Rebels and Border Ruffians

By 1836, Mackenzie was calling for a "Written Constitution," and for something far closer to republican government than was acceptable to most Canadian liberals.  By 1837, when he organized actual rebellion, he was talking about annexing Upper Canada to the United States.

As military action, the rebellion depended on quickly converting small knots of townspeople and farmers into armed combatants.  Upwards of 1000 marched toward Toronto, aiming for the government's store of arms there.  They failed.  Continued action by other small groups led the government to mobilize larger groups of loyal volunteers, with some regulars.

Mackenzie soon abandoned the fight, fled to the United States, and began reconstructing his life there (including some jail time for violating U.S. neutrality laws).  From then on, the rebellion was a matter of conspiracies and raids, involving small groups on the Canadian side, but mobilizing a larger floating population of adventurers and agitators who gathered on the U.S. side.
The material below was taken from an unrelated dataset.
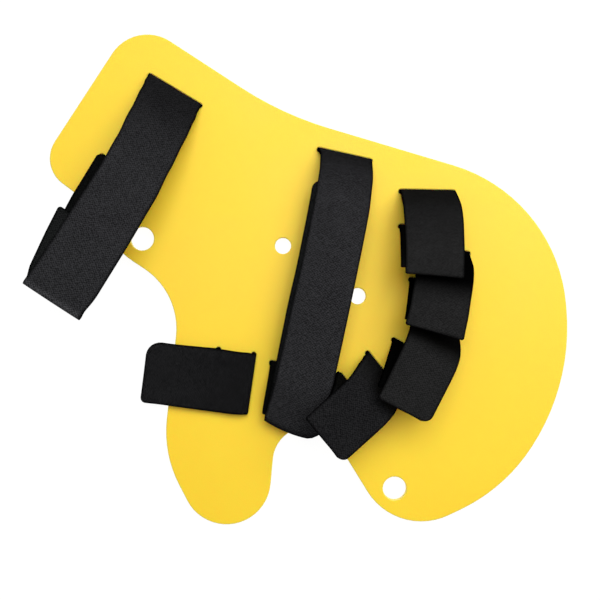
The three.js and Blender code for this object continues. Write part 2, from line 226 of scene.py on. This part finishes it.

Cross-border alliances turned sour.  The rebels in Upper Canada got "support" from one group across Lake Erie, in Ohio, which made noises about raising money and backing a provisional government.  But Mackenzie, in exile and struggling to keep his movement alive, realized that the Ohio supporters were raising little cash, even while they expected to pick up land grants of their own from the "abolition" of land monopolies in Canada.  Many U.S. border types, when they talked against British imperialism to the north or Mexican centralism to the south, were looking to pry loose land for themselves.